== The request ==
Reproduce the span that opens at the line containing "for name, shape" and closes at the line containing "for node in", both lines included, without alteration and without any other line.

== Stored data ==
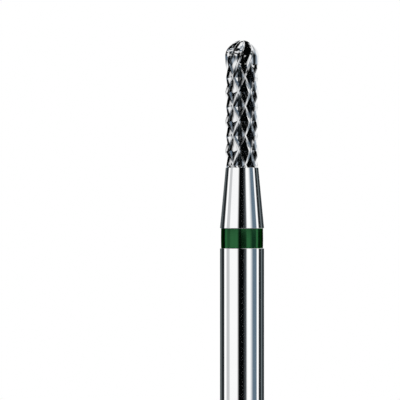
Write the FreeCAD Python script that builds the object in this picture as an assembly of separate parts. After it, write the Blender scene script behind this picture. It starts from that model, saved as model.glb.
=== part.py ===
import FreeCAD
import Part
import math
import os

# Cross-cut laboratory bur for a straight handpiece, in millimetres.
# It stands on the flat end of its shank: the axis is +Z and the origin is the centre of that end.
# A toothed carbide head is brazed face to face on the tapered neck of a steel shank.
# A coloured enamel band lies in a groove turned between the neck and the plain shank.

# Overall length and the straight shank
OVERALL_LENGTH = 44.5
SHANK_DIA = 2.35
SHANK_END_CHAMFER = 0.2

# Neck, a straight taper from the band up to the head
NECK_LENGTH = 3.23
NECK_TIP_DIA = 1.74

# Coloured band, slightly fuller at its middle, in its groove
BAND_WIDTH = 1.06
BAND_GROOVE_DEPTH = 0.18
BAND_EDGE_STEP = 0.055
BAND_CROWN = 0.008

# Head, a cylinder with a round nose that ends in a small flat
HEAD_LENGTH = 6.8
HEAD_DIA = 1.8
NOSE_FLAT_DIA = 0.12

# Main flutes, right hand, from the neck over the nose to its tip
FLUTE_COUNT = 6
FLUTE_LEAD = 9.6
FLUTE_DEPTH = 0.25
RAKE_SHARE = 0.37

# Cross cuts, left hand, along the cylinder only
CROSS_CUT_COUNT = 6
CROSS_CUT_LEAD = 9.1
CROSS_CUT_DEPTH = 0.235
CROSS_CUT_STEEP_SHARE = 0.37
CROSS_CUT_RUN_OUT = 0.5
CROSS_CUT_PAST_NOSE = 0.3

# Narrow land left on every cutting edge
LAND_WIDTH = 0.025

# One place where a flute and a cross cut meet: below the nose tip, and round from +X
CROSSING_BELOW_TIP = 4.3
CROSSING_AZIMUTH = math.radians(-46.3)

# How closely the sections of the head follow each other, and how far its cutters overrun
SECTION_SPACING = 0.5
NOSE_SECTIONS = 8
CUTTER_OVERRUN = 0.3
FLANK_OVERRUN = 1.4

# Places worked out from the sizes above
SHANK_RADIUS = SHANK_DIA / 2
HEAD_RADIUS = HEAD_DIA / 2
HEAD_BASE = OVERALL_LENGTH - HEAD_LENGTH
BAND_TOP = HEAD_BASE - NECK_LENGTH
BAND_BOTTOM = BAND_TOP - BAND_WIDTH
GROOVE_RADIUS = SHANK_RADIUS - BAND_GROOVE_DEPTH
NOSE_ANGLE = math.acos(NOSE_FLAT_DIA / HEAD_DIA)
NOSE_BASE = OVERALL_LENGTH - HEAD_RADIUS * math.sin(NOSE_ANGLE)
CROSSING_HEIGHT = OVERALL_LENGTH - CROSSING_BELOW_TIP

AXIS_FOOT = FreeCAD.Vector(0, 0, 0)
AXIS = FreeCAD.Vector(0, 0, 1)


def turned(edges):
    """Solid of revolution about the axis of a closed profile of edges in the XZ plane."""
    return Part.Face(Part.Wire(edges)).revolve(AXIS_FOOT, AXIS, 360)


def profile_edges(corners):
    """Straight edges through (radius, height) corners."""
    points = [FreeCAD.Vector(radius, 0, height) for radius, height in corners]
    return Part.makePolygon(points).Edges


def shank():
    """Plain shank with a chamfered end, the band's groove and the tapered neck, turned in one."""
    return turned(profile_edges([
        (0, 0),
        (SHANK_RADIUS - SHANK_END_CHAMFER, 0),
        (SHANK_RADIUS, SHANK_END_CHAMFER),
        (SHANK_RADIUS, BAND_BOTTOM),
        (GROOVE_RADIUS, BAND_BOTTOM),
        (GROOVE_RADIUS, BAND_TOP),
        (SHANK_RADIUS, BAND_TOP),
        (NECK_TIP_DIA / 2, HEAD_BASE),
        (0, HEAD_BASE),
        (0, 0),
    ]))


def colour_band():
    """Enamel band that fills the groove to just under the shank, with a crowned outside."""
    edge_radius = SHANK_RADIUS - BAND_EDGE_STEP
    middle = (BAND_BOTTOM + BAND_TOP) / 2
    crown = Part.Arc(
        FreeCAD.Vector(edge_radius, 0, BAND_BOTTOM),
        FreeCAD.Vector(edge_radius + BAND_CROWN, 0, middle),
        FreeCAD.Vector(edge_radius, 0, BAND_TOP),
    )
    inside = profile_edges([
        (edge_radius, BAND_TOP),
        (GROOVE_RADIUS, BAND_TOP),
        (GROOVE_RADIUS, BAND_BOTTOM),
        (edge_radius, BAND_BOTTOM),
    ])
    return turned([crown.toShape()] + inside)


def heights(bottom, top):
    """Evenly spaced section heights from bottom to top, no further apart than the spacing."""
    steps = math.ceil((top - bottom) / SECTION_SPACING)
    return [bottom + (top - bottom) * i / steps for i in range(steps + 1)]


def polar(radius, azimuth, height):
    """Point at a radius and azimuth round the axis."""
    return FreeCAD.Vector(radius * math.cos(azimuth), radius * math.sin(azimuth), height)


def helix_azimuth(height, lead):
    """Azimuth at a height of the groove through the crossing; a negative lead is left hand."""
    return CROSSING_AZIMUTH + 2 * math.pi * (height - CROSSING_HEIGHT) / lead


def flank_spans(count, steep_share):
    """Angles from a groove's floor back to its steep edge and on to its gentle edge."""
    span = 2 * math.pi / count - LAND_WIDTH / HEAD_RADIUS
    return span * steep_share, span * (1 - steep_share)


def fluted_section(height, scale):
    """Star-shaped outline of the fluted head at one height."""
    steep, gentle = flank_spans(FLUTE_COUNT, RAKE_SHARE)
    crest = HEAD_RADIUS * scale
    floor = (HEAD_RADIUS - FLUTE_DEPTH) * scale
    corners = []
    for i in range(FLUTE_COUNT):
        azimuth = helix_azimuth(height, FLUTE_LEAD) + 2 * math.pi * i / FLUTE_COUNT
        corners.append(polar(crest, azimuth - steep, height))
        corners.append(polar(floor, azimuth, height))
        corners.append(polar(crest, azimuth + gentle, height))
    return Part.makePolygon(corners + corners[:1])


def fluted_blank():
    """Head with its main flutes only: sections up the cylinder, then shrinking over the nose."""
    sections = [fluted_section(height, 1) for height in heights(HEAD_BASE, NOSE_BASE)]
    for i in range(1, NOSE_SECTIONS + 1):
        angle = NOSE_ANGLE * i / NOSE_SECTIONS
        height = NOSE_BASE + HEAD_RADIUS * math.sin(angle)
        sections.append(fluted_section(height, math.cos(angle)))
    return Part.makeLoft(sections, True)


def cross_cut_section(height, lift):
    """Outline of the wheel that grinds a cross cut, drawn back from the head by the lift."""
    steep, gentle = flank_spans(CROSS_CUT_COUNT, CROSS_CUT_STEEP_SHARE)
    azimuth = helix_azimuth(height, -CROSS_CUT_LEAD)
    floor = polar(HEAD_RADIUS - CROSS_CUT_DEPTH + lift, azimuth, height)
    steep_edge = polar(HEAD_RADIUS + lift, azimuth - steep, height)
    gentle_edge = polar(HEAD_RADIUS + lift, azimuth + gentle, height)
    return Part.makePolygon([
        floor,
        floor + (gentle_edge - floor) * FLANK_OVERRUN,
        polar(HEAD_DIA, azimuth, height),
        floor + (steep_edge - floor) * FLANK_OVERRUN,
        floor,
    ])


def cross_cut():
    """Sweep of the grinding wheel up one cross cut, lifting clear where the nose begins."""
    top = NOSE_BASE + CROSS_CUT_PAST_NOSE
    sections = []
    for height in heights(HEAD_BASE - CUTTER_OVERRUN, top):
        run_out = max(0, 1 - (top - height) / CROSS_CUT_RUN_OUT)
        sections.append(cross_cut_section(height, CROSS_CUT_DEPTH * run_out ** 2))
    return Part.makeLoft(sections, True)


def cutting_head():
    """Fluted head with the cross cuts that part its edges into pointed teeth."""
    head = fluted_blank()
    cutter = cross_cut()
    for i in range(CROSS_CUT_COUNT):
        turn = 360 * i / CROSS_CUT_COUNT
        head = head.cut(cutter.rotated(AXIS_FOOT, AXIS, turn))
    return head


def main():
    os.makedirs("parts", exist_ok=True)
    for name, shape in {
        "shank": shank(),
        "colour_band": colour_band(),
        "cutting_head": cutting_head(),
    }.items():
        shape.exportStep(f"parts/{name}.step")


main()
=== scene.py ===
import math

import bmesh
import bpy
from mathutils import Matrix, Vector


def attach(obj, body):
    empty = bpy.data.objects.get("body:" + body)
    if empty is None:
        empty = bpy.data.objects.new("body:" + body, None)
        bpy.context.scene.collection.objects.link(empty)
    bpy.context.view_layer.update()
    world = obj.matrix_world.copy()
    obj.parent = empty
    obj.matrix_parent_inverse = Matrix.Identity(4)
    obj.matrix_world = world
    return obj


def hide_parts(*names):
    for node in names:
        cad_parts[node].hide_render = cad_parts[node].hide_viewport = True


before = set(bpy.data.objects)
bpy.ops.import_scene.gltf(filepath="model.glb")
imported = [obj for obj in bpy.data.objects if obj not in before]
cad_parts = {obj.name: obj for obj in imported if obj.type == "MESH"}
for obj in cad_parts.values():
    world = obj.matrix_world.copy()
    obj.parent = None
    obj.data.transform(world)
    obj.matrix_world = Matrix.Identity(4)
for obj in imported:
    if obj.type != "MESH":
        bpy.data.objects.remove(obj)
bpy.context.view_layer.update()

# Cross-cut laboratory bur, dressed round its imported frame. The axis is +Z and the shank's end is at the origin.
# Sizes are in millimetres, where nothing else is said, and MM scales them to the frame's metres.
MM = 0.001

# Sizes of the bur
OVERALL_LENGTH = 44.5
SHANK_RADIUS = 1.175
SHANK_END_CHAMFER = 0.2
HEAD_LENGTH = 6.8
HEAD_RADIUS = 0.9
NOSE_FLAT_RADIUS = 0.06
NECK_LENGTH = 3.23
NECK_TIP_RADIUS = 0.87
BAND_WIDTH = 1.06
GROOVE_DEPTH = 0.18
BAND_EDGE_STEP = 0.055
BAND_CROWN = 0.008
HEAD_BASE = OVERALL_LENGTH - HEAD_LENGTH
BAND_TOP = HEAD_BASE - NECK_LENGTH
BAND_BOTTOM = BAND_TOP - BAND_WIDTH
GROOVE_RADIUS = SHANK_RADIUS - GROOVE_DEPTH

# Small rounds that ground and lacquered edges have, with a support point just past either end of each
STEEL_EDGE_ROUND = 0.012
LACQUER_EDGE_ROUND = 0.025
ROUND_STEPS = 6
SUPPORT = 0.004

# Turned surfaces
TURNED_SEGMENTS = 256
TURNED_EDGE_ANGLE = math.radians(35)
ON_AXIS = 1e-6

# Toothing: right-hand flutes crossed by left-hand cuts. Each groove has its lead (negative for left hand), its depth,
# the width of its floor, the land left between it and the next, how far round the pitch that land lies, and how deep
# the middles of its relief and rake flanks lie, as shares of the depth.
GROOVE_COUNT = 6
FLUTES = {
    "lead": 9.5, "depth": 0.192, "floor": 0.12, "land": 0.006,
    "crest": 0.647, "relief_sag": 0.416, "rake_sag": 0.159,
}
CROSS_CUTS = {
    "lead": -9.25, "depth": 0.2, "floor": 0.104, "land": 0.032,
    "crest": 0.618, "relief_sag": 0.324, "rake_sag": 0.534,
}

# What the flutes' profile turns into over the nose, and the heights where that begins and is complete
NOSE_FLUTES = {
    "depth": 0.26, "floor": 0.04, "land": 0.006,
    "crest": 0.5, "relief_sag": 0.5, "rake_sag": 0.42,
}
NOSE_FLUTES_FROM = 42.7
NOSE_FLUTES_FULL = 44

# The cross cuts lift out of the head over this length, where the nose begins
CROSS_CUT_RUN_OUT = 0.6

# One place where a flute and a cross cut meet: below the nose tip, and round from +X
CROSSING_BELOW_TIP = 4.3
CROSSING_AZIMUTH = math.radians(-46.3)
CROSSING_HEIGHT = OVERALL_LENGTH - CROSSING_BELOW_TIP

# The nose as an angle round its centre, from its widest section to the small flat at its tip
NOSE_ANGLE = math.acos(NOSE_FLAT_RADIUS / HEAD_RADIUS)
NOSE_BASE = OVERALL_LENGTH - HEAD_RADIUS * math.sin(NOSE_ANGLE)

# How fine the head's mesh is, how far its cutters overrun, and from which angle an edge of it is sharp
SECTION_SPACING = 0.05
FLANK_STEPS = 4
NOSE_SECTIONS = 32
CUTTER_OVERRUN = 0.3
FLANK_OVERRUN = 1.5
FLANK_EDGE_ANGLE = math.radians(12)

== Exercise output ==
    for name, shape in {
        "shank": shank(),
        "colour_band": colour_band(),
        "cutting_head": cutting_head(),
    }.items():
        shape.exportStep(f"parts/{name}.step")


main()
=== scene.py ===
import math

import bmesh
import bpy
from mathutils import Matrix, Vector


def attach(obj, body):
    empty = bpy.data.objects.get("body:" + body)
    if empty is None:
        empty = bpy.data.objects.new("body:" + body, None)
        bpy.context.scene.collection.objects.link(empty)
    bpy.context.view_layer.update()
    world = obj.matrix_world.copy()
    obj.parent = empty
    obj.matrix_parent_inverse = Matrix.Identity(4)
    obj.matrix_world = world
    return obj


def hide_parts(*names):
    for node in names:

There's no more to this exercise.